North Carolina Governor Tweaks Anti-LGBT Law; Critics Say It Doesn’t Change Much

Only hours after Deutsche Bank canceled its plans to expand its presence in North Carolina — and following a similar decision last week by PayPal — the state’s governor has signed an executive order that softens some aspects of a controversial bill that restricts cities’ ability to protect the rights of people based on sexual preference or gender identification.

That bill, commonly referred to as HB 2, was drafted and passed by the state legislature and signed by Governor Pat McCrory in an expedited session in March. The legislation, which prohibits local lawmakers from establishing rules that protect people against discrimination based on their sexual preference or gender identity, was an apparent attempt to stave off the enactment of a Charlotte city ordinance that would have allowed transgender people to use the public restrooms of whichever gender they identify with. The bill has the far-reaching effect of overriding any existing local rules that protected discrimination against gay and transgender people.

Many North Carolina businesses — including Bank of America — urged the governor to not sign HB 2, saying that such . And even after he put his name to the bill, those companies called on McCrory to rethink and repeal the legislation.

Meanwhile, the state’s attorney general — who also happens to be running for governor — has said that he would and could not defend HB 2 in court.

And so today, Gov. McCrory signed an executive order that extends some protections to previously unprotected communities while leaving in place rules that critics say embody the worst spirit of HB 2.

For example, while the executive order extends — for the first time in North Carolina — anti-discrimination for public employees based on their gender identity or sexual preference, when those same state-employed folks are at work, they must use the restroom that matches the gender on their birth certificate.

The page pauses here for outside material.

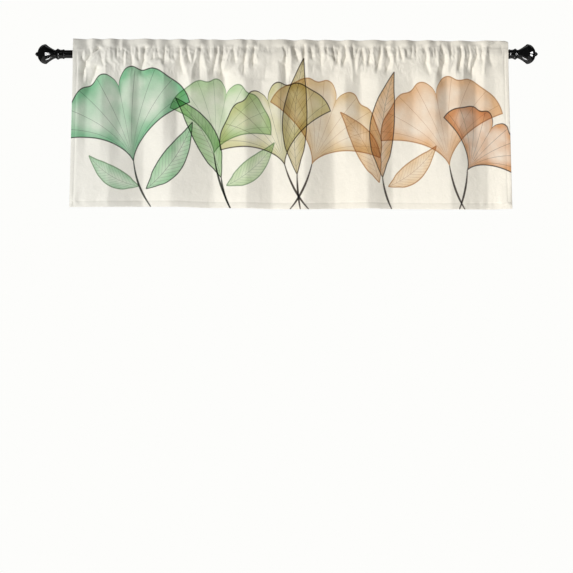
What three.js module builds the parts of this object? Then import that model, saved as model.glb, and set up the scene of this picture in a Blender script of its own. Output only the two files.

So a state agency can no longer decide to not hire someone because of their gender identity, but they can tell that same person which bathroom to use.

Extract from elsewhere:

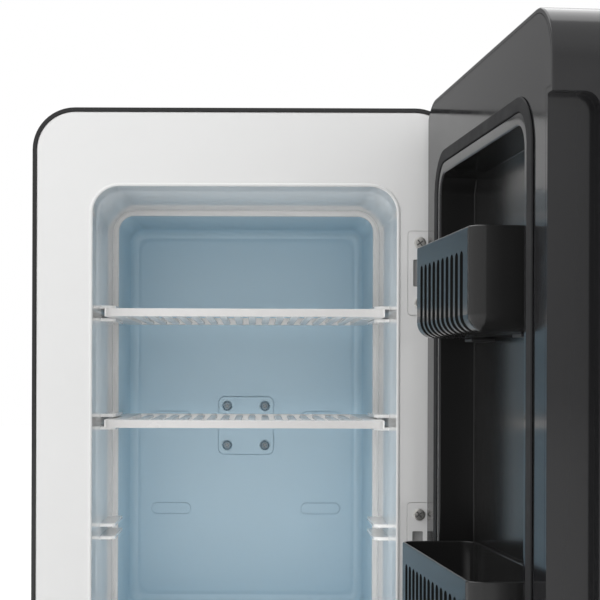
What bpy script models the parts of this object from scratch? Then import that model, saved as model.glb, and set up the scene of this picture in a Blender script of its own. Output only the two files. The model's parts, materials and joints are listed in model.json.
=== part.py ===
"""A small thermoelectric mini fridge with its door standing open.

Metres, +Z up.  The origin is the centre of the cabinet's underside.  The front faces -Y, and the
door hangs on the right, +X, side.  Depths in this file are counted from the cabinet's front face:
every piece hangs from the "cabinet" empty, which carries the front face to its place.
The door pieces are drawn with the door shut, and the "door" empty swings them open.
"""
import math

import bmesh
import bpy
from mathutils import Matrix, Vector

MM = 0.001

# Driving dimensions, in millimetres.  Depth 0 is the cabinet's front face.
WIDTH = 290.0
HEIGHT = 436.0
DEPTH = 332.0
OUTLINE_RADIUS = 29.0
SHELL_WALL = 2.65
GAP = 0.3
CORNER_STEPS = 6
ROUND_STEPS = 20

# The mouth of the cabinet, its straight throat, and the metal tub behind it.
MOUTH_HALF = 103.8
MOUTH_LOW = 53.8
MOUTH_HIGH = 382.3
MOUTH_RADIUS = 18.4
FACE_THICK = 2.5
BEAD_WIDE = 2.3
BEAD_HIGH = 0.8
THROAT_WALL = 2.2
THROAT_DEPTH = 143.0
STEP_IN = 4.4
TUB_RADIUS = 12.0
TUB_BACK = 248.0
TUB_WALL = 1.5
TUB_FILLET = 8.0
FOAM_BACK = 272.0

# Shelf rails and shelves.
RAIL_LEVELS = {"upper": 297.7, "middle": 219.7, "lower": 140.6}
RAIL_FRONT = 54.0
RAIL_BACK = 114.0
RAIL_REACH = 10.5
RAIL_LIP = 2.2
RAIL_SLOT = 7.0
RAIL_WEB = 1.5
SHELF_HALF = 98.2
SHELF_FRONT = 22.0
SHELF_BACK = 195.0
SHELF_THICK = 5.5
SHELF_BAR = 9.0
SLAT_COUNT = 18
SLAT_PITCH = 10.3
SLAT_GAP = 3.4
SLAT_DROP = 1.0

# Cooling unit on the back wall.
COLD_Z = 210.6
COLD_PLATE = (46.2, 48.4)
COLD_PLATE_THICK = 1.6
COLD_SCREWS = (32.2, 33.5)
BLOCK_SIDE = 40.0
PELTIER_THICK = 4.0
SINK_WIDE = 110.0
SINK_HIGH = 100.0
SINK_BASE = 4.5
SINK_DEPTH = 26.0
SINK_FINS = 13
FIN_THICK = 2.0
FAN_SIDE = 92.0
FAN_DEPTH = 25.0
FAN_FRONT = 300.0
FAN_BORE = 43.0
HUB_RADIUS = 17.0
BLADE_COUNT = 7

# Rear compartment.
BULKHEAD_THICK = 2.0
COVER_THICK = 2.5
COVER_BACK = 331.0
COVER_SCREW_X = 118.0
COVER_SCREW_Z = (34.0, 402.0)
VENT_WIDE = 150.0
VENT_HIGH = 4.6
VENT_PITCH = 9.6
INLET_AT = (-92.0, 66.0)
SWITCH_AT = (-48.0, 66.0)

# Feet.
FOOT_RADIUS = 11.0
FOOT_HIGH = 8.0
FOOT_X = 108.0
FOOT_DEPTHS = (34.0, 298.0)
GROOVE_HALF = (92.0, 116.0)
GROOVE_WIDE = 1.5
GROOVE_DEEP = 0.6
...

Similarly, the executive order leaves it up to private businesses to decide whether or not they want to allow transgender customers, guests, and employees to use the restroom of their preference. However, HB 2 still supersedes all existing or pending local ordinances, meaning a city like Charlotte — or others that had protections for all LGBT people — can’t enact its more flexible restroom rules, and that municipalities are barred from creating anti-discrimination ordinances that aren’t in line with the state’s rules.

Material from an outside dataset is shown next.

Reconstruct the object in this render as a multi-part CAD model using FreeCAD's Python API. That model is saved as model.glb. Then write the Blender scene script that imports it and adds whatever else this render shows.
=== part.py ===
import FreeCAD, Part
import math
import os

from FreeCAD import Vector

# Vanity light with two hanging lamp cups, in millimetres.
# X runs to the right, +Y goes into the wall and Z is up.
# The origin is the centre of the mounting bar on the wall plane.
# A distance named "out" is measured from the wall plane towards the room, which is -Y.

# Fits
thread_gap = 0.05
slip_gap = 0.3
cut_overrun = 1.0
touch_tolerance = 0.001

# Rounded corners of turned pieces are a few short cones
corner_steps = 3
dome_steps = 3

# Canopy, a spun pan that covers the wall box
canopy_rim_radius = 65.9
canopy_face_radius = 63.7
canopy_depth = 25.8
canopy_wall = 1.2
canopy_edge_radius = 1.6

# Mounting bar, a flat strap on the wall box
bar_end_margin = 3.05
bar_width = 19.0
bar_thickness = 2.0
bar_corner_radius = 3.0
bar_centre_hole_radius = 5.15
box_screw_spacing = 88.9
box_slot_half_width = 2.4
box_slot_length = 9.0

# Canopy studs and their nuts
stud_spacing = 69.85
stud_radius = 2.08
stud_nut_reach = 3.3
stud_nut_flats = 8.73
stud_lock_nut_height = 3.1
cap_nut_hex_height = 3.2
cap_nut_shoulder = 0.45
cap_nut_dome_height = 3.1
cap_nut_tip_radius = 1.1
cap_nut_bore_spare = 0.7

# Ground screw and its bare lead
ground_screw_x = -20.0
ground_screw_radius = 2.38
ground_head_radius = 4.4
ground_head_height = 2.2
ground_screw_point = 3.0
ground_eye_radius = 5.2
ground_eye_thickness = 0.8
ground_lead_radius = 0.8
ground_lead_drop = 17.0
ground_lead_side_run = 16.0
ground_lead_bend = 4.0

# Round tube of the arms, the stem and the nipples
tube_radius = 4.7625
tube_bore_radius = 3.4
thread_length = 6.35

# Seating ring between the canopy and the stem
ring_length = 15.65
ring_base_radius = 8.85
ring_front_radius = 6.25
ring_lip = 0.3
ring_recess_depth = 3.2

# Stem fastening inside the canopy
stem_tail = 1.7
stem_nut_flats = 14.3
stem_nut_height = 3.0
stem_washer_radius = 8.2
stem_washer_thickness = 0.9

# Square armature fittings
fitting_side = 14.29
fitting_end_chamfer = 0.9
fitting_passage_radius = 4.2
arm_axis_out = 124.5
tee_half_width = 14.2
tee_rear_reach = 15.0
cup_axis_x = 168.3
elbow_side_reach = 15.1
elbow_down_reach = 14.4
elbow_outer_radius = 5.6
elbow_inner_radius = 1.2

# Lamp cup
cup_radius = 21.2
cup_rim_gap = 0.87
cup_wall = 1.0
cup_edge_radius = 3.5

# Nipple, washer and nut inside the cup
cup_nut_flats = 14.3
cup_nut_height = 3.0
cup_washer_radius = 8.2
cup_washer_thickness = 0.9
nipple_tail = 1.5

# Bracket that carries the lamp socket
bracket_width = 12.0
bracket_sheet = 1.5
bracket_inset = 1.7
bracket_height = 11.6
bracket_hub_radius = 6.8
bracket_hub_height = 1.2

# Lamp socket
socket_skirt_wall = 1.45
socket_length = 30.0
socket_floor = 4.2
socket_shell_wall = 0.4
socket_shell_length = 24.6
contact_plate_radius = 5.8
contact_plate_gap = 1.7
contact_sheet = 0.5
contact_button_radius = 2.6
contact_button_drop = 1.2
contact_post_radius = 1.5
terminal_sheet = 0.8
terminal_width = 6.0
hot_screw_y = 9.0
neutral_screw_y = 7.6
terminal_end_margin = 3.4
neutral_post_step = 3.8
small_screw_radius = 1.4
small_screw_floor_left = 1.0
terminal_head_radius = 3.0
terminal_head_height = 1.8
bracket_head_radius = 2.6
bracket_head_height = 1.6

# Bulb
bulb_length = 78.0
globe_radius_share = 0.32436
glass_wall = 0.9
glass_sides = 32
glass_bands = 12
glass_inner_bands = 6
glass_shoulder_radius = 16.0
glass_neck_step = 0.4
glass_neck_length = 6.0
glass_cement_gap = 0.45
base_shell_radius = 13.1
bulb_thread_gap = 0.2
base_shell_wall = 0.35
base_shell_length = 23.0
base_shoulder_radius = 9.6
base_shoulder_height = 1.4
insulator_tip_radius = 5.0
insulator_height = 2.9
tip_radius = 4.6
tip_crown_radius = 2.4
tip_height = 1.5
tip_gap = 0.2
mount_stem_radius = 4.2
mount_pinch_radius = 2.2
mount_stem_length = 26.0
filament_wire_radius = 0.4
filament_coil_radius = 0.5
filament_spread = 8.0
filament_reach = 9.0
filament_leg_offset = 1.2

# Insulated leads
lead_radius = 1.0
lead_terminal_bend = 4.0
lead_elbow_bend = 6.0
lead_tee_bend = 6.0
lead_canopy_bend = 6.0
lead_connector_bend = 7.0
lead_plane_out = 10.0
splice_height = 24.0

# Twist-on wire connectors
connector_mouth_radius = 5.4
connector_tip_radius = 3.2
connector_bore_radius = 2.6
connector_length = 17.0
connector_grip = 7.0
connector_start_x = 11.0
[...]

HB 2 also stripped North Carolina residents of the right to sue file an anti-discrimination suit against the state in state court; they must now file a claim in federal court. McCrory’s order doesn’t repeal that portion of the law, but he says that he will “seek legislation” in the upcoming session to reinstate that right.

The executive order did not sit well with the Human Rights Campaign, which has been vocally opposed to HB 2.

“The governor’s action is an insufficient response to a terrible, misguided law that continues to harm LGBT people on a daily basis,” says HRC Legal Director Sarah Warbelow in a statement. “It’s absurd that he’ll protect people from being fired but will prohibit them from using the employee restroom consistent with their gender identity.”

The HRC contends that if public schools in North Carolina comply with HB 2, they will be in violation of Title IX — a federal anti-discrimination ordinance — and at risk of losing around $4.5 billion in funding from the U.S. Department of Education.

Even in announcing the order, Gov. McCrory defended HB 2 against the criticism that has been leveled against it and the lawmakers who passed it.

“You know, after listening to people’s feedback for the past several weeks on this issue, I have come to the conclusion that there is a great deal of misinformation, misinterpretation, confusion, a lot of passion and frankly, selective outrage and hypocrisy, especially against the great state of North Carolina,” he says in the video below. “But based upon this feedback, I am taking action to affirm and improve the state’s commitment to privacy and equality.”

Deutsche Bank is currently not commenting on the governor’s executive order. We’ve reached out to PayPal for comment, but have not yet heard back.